__WHAT THIS TASK INVOLVES__
From the entries below, copy every line holding the word "shown".
━━ INFORMATION GIVEN ━━
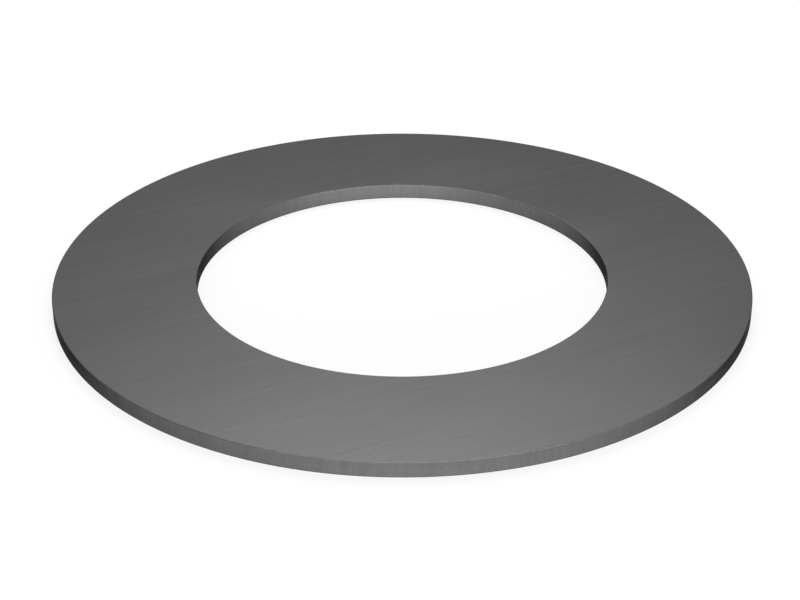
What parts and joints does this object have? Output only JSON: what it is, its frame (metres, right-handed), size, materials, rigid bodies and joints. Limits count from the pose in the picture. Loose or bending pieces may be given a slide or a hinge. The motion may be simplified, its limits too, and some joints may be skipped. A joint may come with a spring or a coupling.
{
  "type": "steel shim",
  "caption": "Thin flat steel ring with a plain round bore, used as a shim to take up end play on a pin, shaft or bolt.",
  "frame": {"origin": "centre of the bore, in the plane of the underside that the shim lies on", "axes": "+Z along the axis of the bore, from the underside to the upper face; the ring is round, so X and Y are any two directions across it"},
  "size_m": [0.044, 0.044, 0.001],
  "materials": {
    "steel": "satin"
  },
  "bodies": {
    "root": {"shim_ring": "steel"}
  },
  "joints": []
}
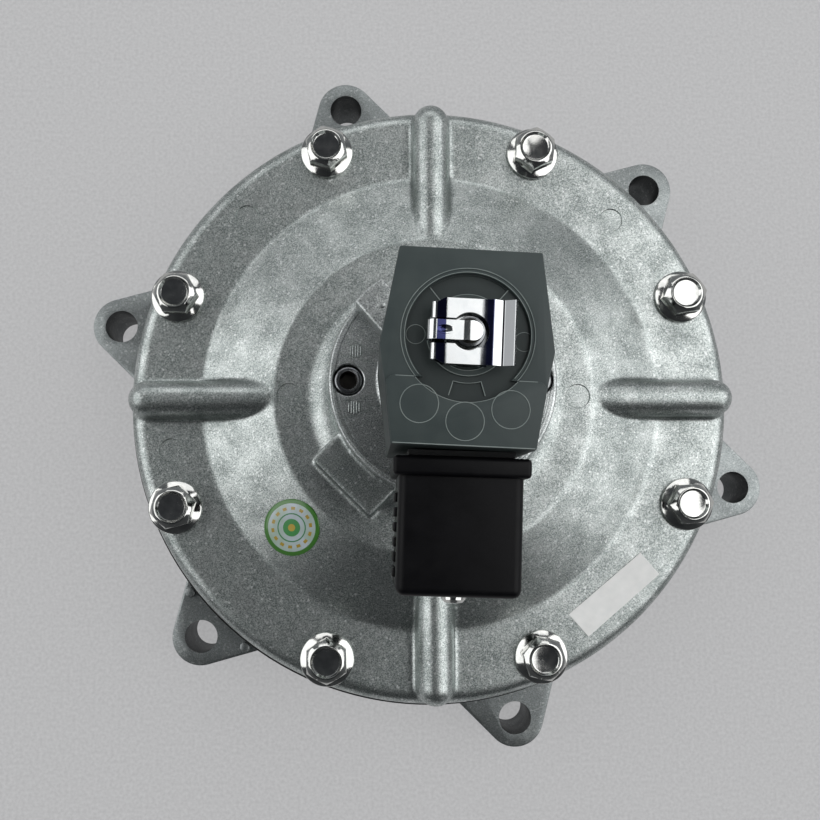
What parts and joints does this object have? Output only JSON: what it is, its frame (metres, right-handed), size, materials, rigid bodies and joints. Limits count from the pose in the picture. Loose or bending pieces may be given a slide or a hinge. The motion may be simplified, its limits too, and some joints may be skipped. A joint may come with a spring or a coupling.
{
  "type": "diaphragm pulse valve",
  "caption": "Manifold-mounted diaphragm pulse valve with a solenoid pilot, for blowing clean the filter bags of a dust collector.",
  "frame": {"origin": "centre of the flat mounting face, on the valve's axis", "axes": "+Z along the valve's axis towards the coil, -Y towards the cable connector"},
  "size_m": [0.2424, 0.2424, 0.1705],
  "materials": {
    "cast_cover": "pressure die-cast aluminium, shot-blasted, mid grey with a fine sparkle",
    "cast_body": "pressure die-cast aluminium, darker and matt",
    "cast_cap": "die-cast aluminium with machined bright edges",
    "zinc_bolt": "bright zinc-plated steel",
    "stainless": "turned stainless steel",
    "spring_steel": "bright spring steel",
    "dark_steel": "soft magnetic steel, dull",
    "copper": "enamelled copper",
    "brass": "turned brass",
    "black_rubber": "black nitrile rubber, matt",
    "coil_resin": "moulded grey-green thermoset resin, satin",
    "black_plastic": "black moulded nylon, satin",
    "pale_plastic": "natural moulded nylon"
  },
  "bodies": {
    "root": {"valve_body": "cast_body", "tank_face_o_ring": "black_rubber", "outlet_o_ring": "black_rubber", "main_diaphragm": "black_rubber", "main_spring": "spring_steel", "top_cover": "cast_cover", "pilot_diaphragm": "black_rubber", "pilot_spring": "spring_steel", "pilot_cap": "cast_cap", "solenoid_stem": "stainless", "stem_o_ring": "black_rubber", "fixed_core": "dark_steel", "shading_ring": "copper", "plunger_spring": "spring_steel", "cover_bolt_1": "zinc_bolt", "cover_bolt_2": "zinc_bolt", "cover_bolt_3": "zinc_bolt", "cover_bolt_4": "zinc_bolt", "cover_bolt_5": "zinc_bolt", "cover_bolt_6": "zinc_bolt", "cover_bolt_7": "zinc_bolt", "cover_bolt_8": "zinc_bolt", "pilot_cap_screw_1": "zinc_bolt", "pilot_cap_screw_2": "zinc_bolt", "pilot_cap_screw_3": "zinc_bolt", "pilot_cap_screw_4": "zinc_bolt"},
    "main_disc": {"seat_pad": "black_rubber", "retainer_plate": "cast_cap", "upper_plate": "cast_cap", "centre_bolt": "zinc_bolt", "centre_nut": "zinc_bolt"},
    "pilot_poppet": {"pilot_disc": "brass"},
    "plunger": {"plunger": "dark_steel", "plunger_seal": "black_rubber"},
    "coil_unit": {"coil_housing": "coil_resin", "coil_bobbin": "pale_plastic", "coil_winding": "copper", "flux_plate_lower": "dark_steel", "flux_plate_upper": "dark_steel", "terminal_pin_1": "zinc_bolt", "terminal_pin_2": "zinc_bolt", "earth_pin": "zinc_bolt", "connector_gasket": "black_rubber", "connector_insert": "pale_plastic", "connector_shell": "black_plastic", "connector_screw": "zinc_bolt", "gland_nut": "black_plastic", "gland_washer": "zinc_bolt", "gland_grommet": "black_rubber", "retaining_clip": "spring_steel"}
  },
  "joints": [
    {"name": "main_diaphragm_lift", "type": "slide", "parent": "root", "child": "main_disc", "axis": [0, 0, 1], "range_m": [0, 0.012], "stiffness_N_per_m": 1500, "springref_m": -0.012, "deforming": ["main_spring", "main_diaphragm"]},
    {"name": "pilot_diaphragm_lift", "type": "slide", "parent": "root", "child": "pilot_poppet", "axis": [0, 0, 1], "range_m": [0, 0.0022], "stiffness_N_per_m": 300, "springref_m": -0.003, "deforming": ["pilot_spring", "pilot_diaphragm"]},
    {"name": "plunger_lift", "type": "slide", "parent": "root", "child": "plunger", "axis": [0, 0, 1], "range_m": [0, 0.0018], "stiffness_N_per_m": 250, "springref_m": -0.004, "deforming": ["plunger_spring"]},
    {"name": "coil_swivel", "type": "hinge", "parent": "root", "child": "coil_unit", "pos_m": [0, 0, 0.14], "axis": [0, 0, 1], "continuous": true}
  ]
}
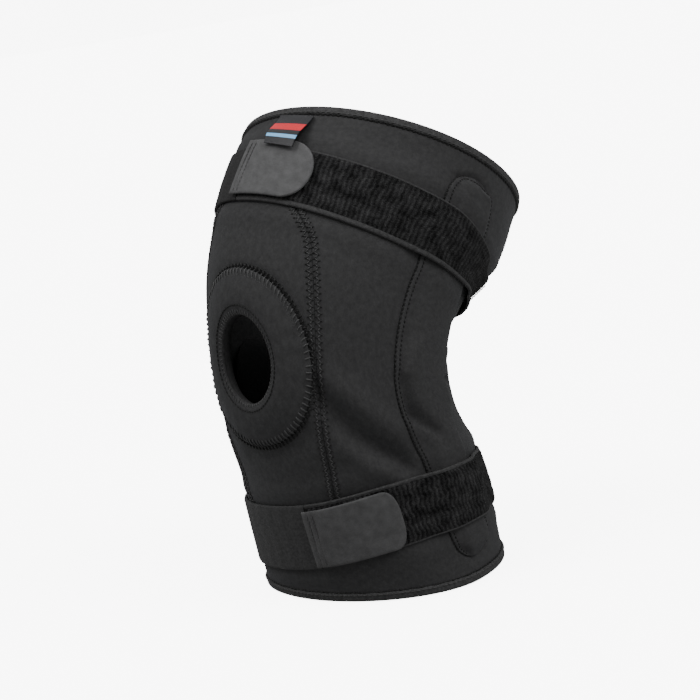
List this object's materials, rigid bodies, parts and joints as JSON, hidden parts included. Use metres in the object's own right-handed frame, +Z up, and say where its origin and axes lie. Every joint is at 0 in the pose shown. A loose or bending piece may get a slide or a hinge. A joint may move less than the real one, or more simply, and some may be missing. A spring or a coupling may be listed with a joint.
{
  "type": "hinged knee brace",
  "caption": "Bent neoprene knee sleeve with an open padded kneecap ring, a steel hinge in a pocket on each side, and a hook-and-loop strap above and below the knee.",
  "frame": {"origin": "centre of the lower rim, in the plane of its edge, on which the brace stands", "axes": "+Z up along the calf, -Y the front of the leg (kneecap side), +X the lateral side with the straps' tab ends pointing to it; the thigh leans back towards +Y"},
  "size_m": [0.1732, 0.2205, 0.2813],
  "materials": {
    "neoprene": "nylon-faced neoprene, matt dark grey",
    "ring_pad": "padded neoprene, matt dark grey",
    "condyle_foam": "foam under black jersey",
    "pocket_cover": "thin nylon-faced neoprene",
    "binding": "woven edge tape",
    "elastic": "smooth woven elastic, mid grey",
    "loop_band": "ribbed brushed loop pile, black",
    "tab": "backing cloth of the hook tab, grey",
    "hooks": "nylon hook facing",
    "bar_cap": "dipped soft vinyl",
    "steel": "brushed stainless steel",
    "rivet": "bright steel",
    "washer": "natural nylon",
    "label": "folded black satin tape with two plain stripes"
  },
  "bodies": {
    "calf": {"front_panel_calf": "neoprene", "lateral_panel_calf": "neoprene", "back_panel_calf": "neoprene", "medial_panel_calf": "neoprene", "bottom_binding": "binding", "calf_strap_elastic": "elastic", "calf_strap_loop_band": "loop_band", "lower_bar_lateral": "steel", "lower_bar_cap_lateral": "bar_cap", "pivot_rivet_lateral": "rivet", "pivot_washer_lateral": "washer", "lower_bar_medial": "steel", "lower_bar_cap_medial": "bar_cap", "pivot_rivet_medial": "rivet", "pivot_washer_medial": "washer"},
    "thigh": {"front_panel_thigh": "neoprene", "lateral_panel_thigh": "neoprene", "back_panel_thigh": "neoprene", "medial_panel_thigh": "neoprene", "top_binding": "binding", "thigh_strap_elastic": "elastic", "thigh_strap_loop_band": "loop_band", "upper_bar_lateral": "steel", "upper_bar_cap_lateral": "bar_cap", "stop_pin_lateral": "rivet", "upper_bar_medial": "steel", "upper_bar_cap_medial": "bar_cap", "stop_pin_medial": "rivet"},
    "knee_mid": {"front_panel_knee": "neoprene", "lateral_panel_knee": "neoprene", "back_panel_knee": "neoprene", "medial_panel_knee": "neoprene", "patella_pad": "ring_pad", "patella_binding": "binding", "condyle_pad_lateral": "condyle_foam", "condyle_pad_medial": "condyle_foam", "hinge_pocket_lateral": "pocket_cover", "hinge_pocket_medial": "pocket_cover"},
    "thigh_tab": {"thigh_strap_tab": "tab", "thigh_strap_hooks": "hooks"},
    "calf_tab": {"calf_strap_tab": "tab", "calf_strap_hooks": "hooks"},
    "label": {"side_label": "label"}
  },
  "joints": [
    {"name": "knee_flex", "type": "hinge", "parent": "calf", "child": "thigh", "pos_m": [0, -0.027, 0.124], "axis": [-1, 0, 0], "range_deg": [-43.5, 40], "stiffness_Nm_per_rad": 2, "deforming": ["front_panel_knee", "lateral_panel_knee", "back_panel_knee", "medial_panel_knee", "hinge_pocket_lateral", "hinge_pocket_medial"]},
    {"name": "knee_mid", "type": "hinge", "parent": "calf", "child": "knee_mid", "pos_m": [0, -0.027, 0.124], "axis": [-1, 0, 0], "range_deg": [-22, 20.5]},
    {"name": "thigh_tab_peel", "type": "hinge", "parent": "thigh", "child": "thigh_tab", "pos_m": [-0.02535, -0.0481, 0.25318], "axis": [0.021, -0.6689, -0.7431], "range_deg": [0, 90]},
    {"name": "calf_tab_peel", "type": "hinge", "parent": "calf", "child": "calf_tab", "pos_m": [0.00334, -0.07677, 0.03968], "axis": [0.003, 0.1955, -0.9807], "range_deg": [0, 90]},
    {"name": "label_flap", "type": "hinge", "parent": "thigh", "child": "label", "pos_m": [0.00846, -0.02655, 0.27728], "axis": [-0.9937, -0.0938, 0.0609], "range_deg": [0, 90]}
  ],
  "couplings": [
    {"joint": "knee_mid", "follows": "knee_flex", "ratio": 0.5}
  ]
}
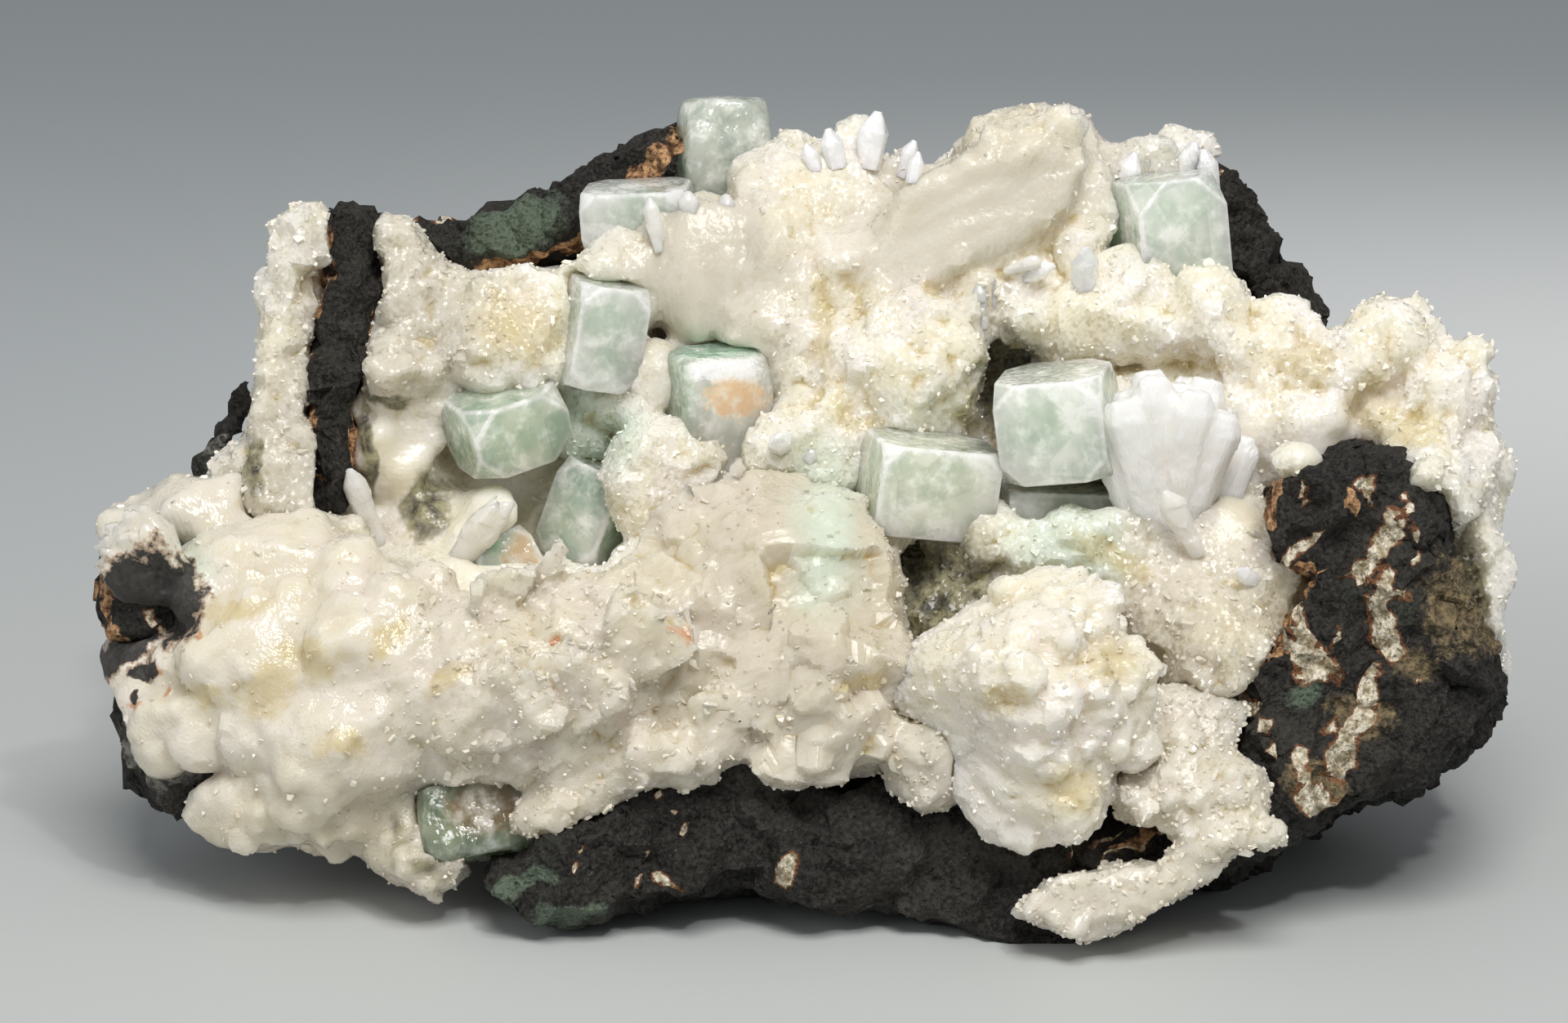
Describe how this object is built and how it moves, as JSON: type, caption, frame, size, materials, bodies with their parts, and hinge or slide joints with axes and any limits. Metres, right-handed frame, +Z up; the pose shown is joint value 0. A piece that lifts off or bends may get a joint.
━━━
__REPLY TO THE TASK__
List this object's materials, rigid bodies, parts and joints as JSON, hidden parts included. Use metres in the object's own right-handed frame, +Z up, and say where its origin and axes lie. Every joint is at 0 in the pose shown. A loose or bending piece may get a slide or a hinge. A joint may move less than the real one, or more simply, and some may be missing. A spring or a coupling may be listed with a joint.
Describe how this object is built and how it moves, as JSON: type, caption, frame, size, materials, bodies with their parts, and hinge or slide joints with axes and any limits. Metres, right-handed frame, +Z up; the pose shown is joint value 0. A piece that lifts off or bends may get a joint.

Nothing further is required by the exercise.